MATERIAL FOR THE TASK

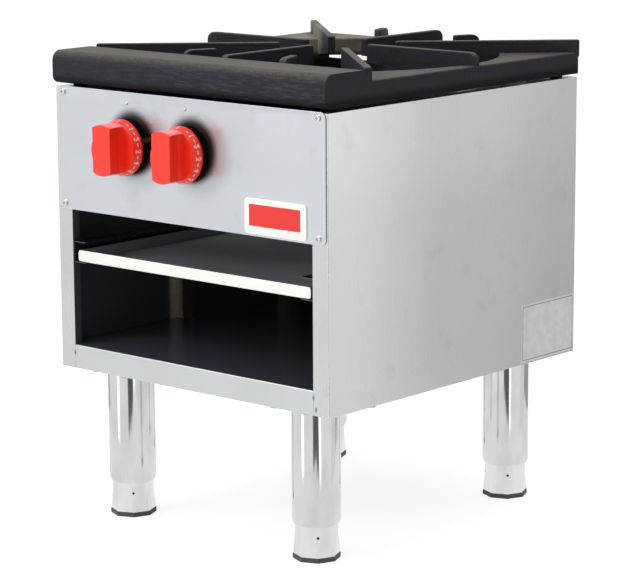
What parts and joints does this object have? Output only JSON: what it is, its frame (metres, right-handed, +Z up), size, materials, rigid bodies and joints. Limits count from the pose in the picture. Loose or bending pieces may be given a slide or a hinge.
---
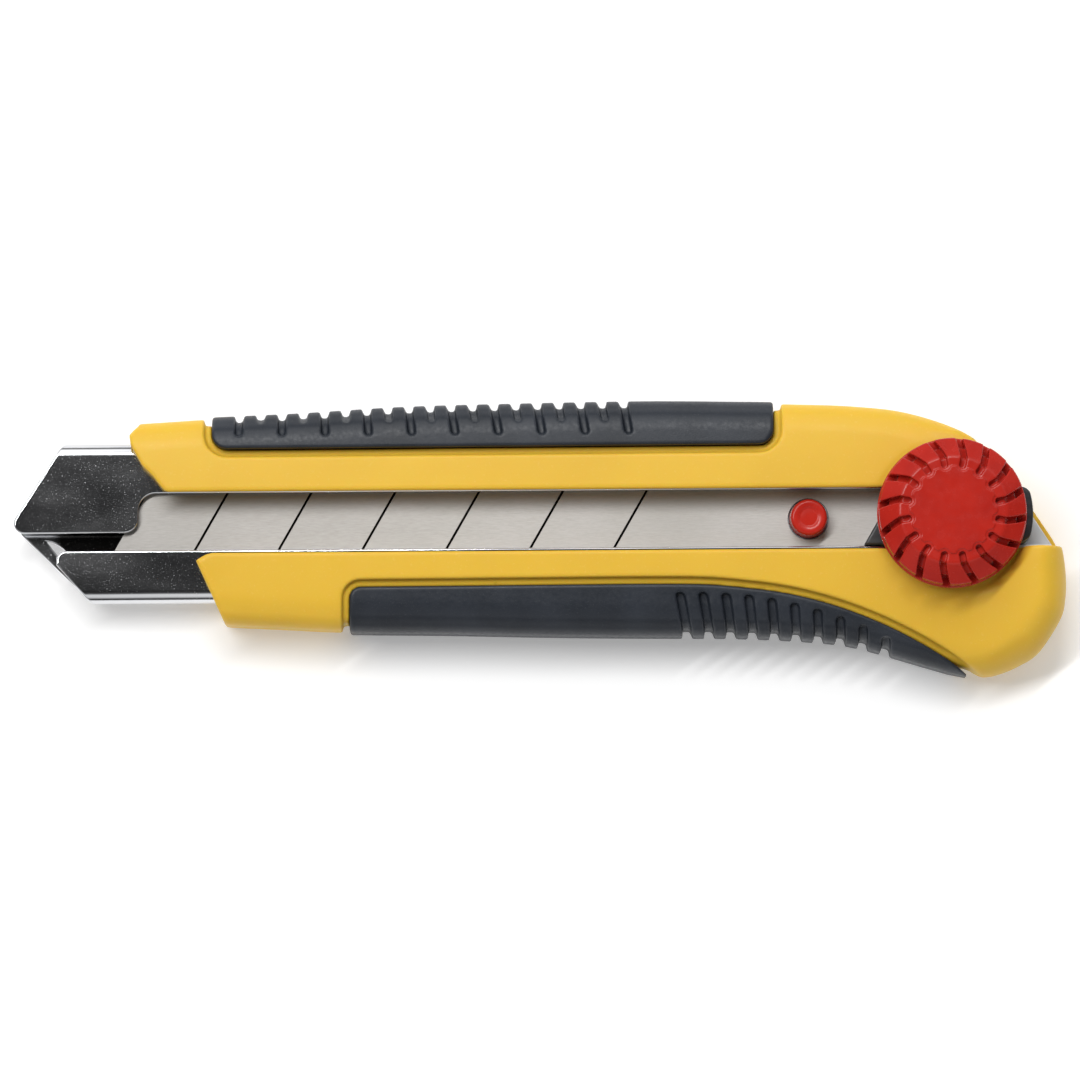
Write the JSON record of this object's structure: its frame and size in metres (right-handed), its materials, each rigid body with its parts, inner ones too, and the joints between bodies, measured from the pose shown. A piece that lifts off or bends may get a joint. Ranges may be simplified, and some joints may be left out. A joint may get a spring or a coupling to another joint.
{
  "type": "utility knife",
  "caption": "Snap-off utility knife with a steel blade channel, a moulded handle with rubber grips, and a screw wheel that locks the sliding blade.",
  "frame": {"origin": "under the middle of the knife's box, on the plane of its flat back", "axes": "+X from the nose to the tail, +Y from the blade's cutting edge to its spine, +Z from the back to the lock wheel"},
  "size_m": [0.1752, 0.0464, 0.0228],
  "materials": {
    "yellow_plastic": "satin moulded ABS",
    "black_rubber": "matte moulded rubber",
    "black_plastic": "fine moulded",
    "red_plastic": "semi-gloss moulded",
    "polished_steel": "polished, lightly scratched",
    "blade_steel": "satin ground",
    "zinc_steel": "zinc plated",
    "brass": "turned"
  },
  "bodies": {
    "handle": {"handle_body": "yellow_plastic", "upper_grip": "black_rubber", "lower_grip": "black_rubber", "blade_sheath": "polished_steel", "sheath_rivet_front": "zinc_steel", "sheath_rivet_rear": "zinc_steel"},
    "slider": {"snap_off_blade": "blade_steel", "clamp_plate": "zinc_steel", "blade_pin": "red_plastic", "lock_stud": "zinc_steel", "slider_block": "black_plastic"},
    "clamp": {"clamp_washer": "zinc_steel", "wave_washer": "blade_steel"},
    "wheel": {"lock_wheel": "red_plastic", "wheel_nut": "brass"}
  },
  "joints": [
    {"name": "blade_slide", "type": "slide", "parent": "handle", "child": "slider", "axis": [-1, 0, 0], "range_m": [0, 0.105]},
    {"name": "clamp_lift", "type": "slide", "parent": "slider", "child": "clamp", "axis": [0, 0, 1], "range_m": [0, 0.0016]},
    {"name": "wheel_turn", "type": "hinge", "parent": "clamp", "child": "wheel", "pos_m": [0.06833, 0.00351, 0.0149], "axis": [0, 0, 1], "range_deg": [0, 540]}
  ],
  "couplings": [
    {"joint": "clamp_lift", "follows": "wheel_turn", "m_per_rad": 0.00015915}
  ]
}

WHAT IS BEING ASKED
Filter the entries down to the lines with the word "materials" in them.

OUTPUT
What parts and joints does this object have? Output only JSON: what it is, its frame (metres, right-handed, +Z up), size, materials, rigid bodies and joints. Limits count from the pose in the picture. Loose or bending pieces may be given a slide or a hinge.
Write the JSON record of this object's structure: its frame and size in metres (right-handed), its materials, each rigid body with its parts, inner ones too, and the joints between bodies, measured from the pose shown. A piece that lifts off or bends may get a joint. Ranges may be simplified, and some joints may be left out. A joint may get a spring or a coupling to another joint.
  "materials": {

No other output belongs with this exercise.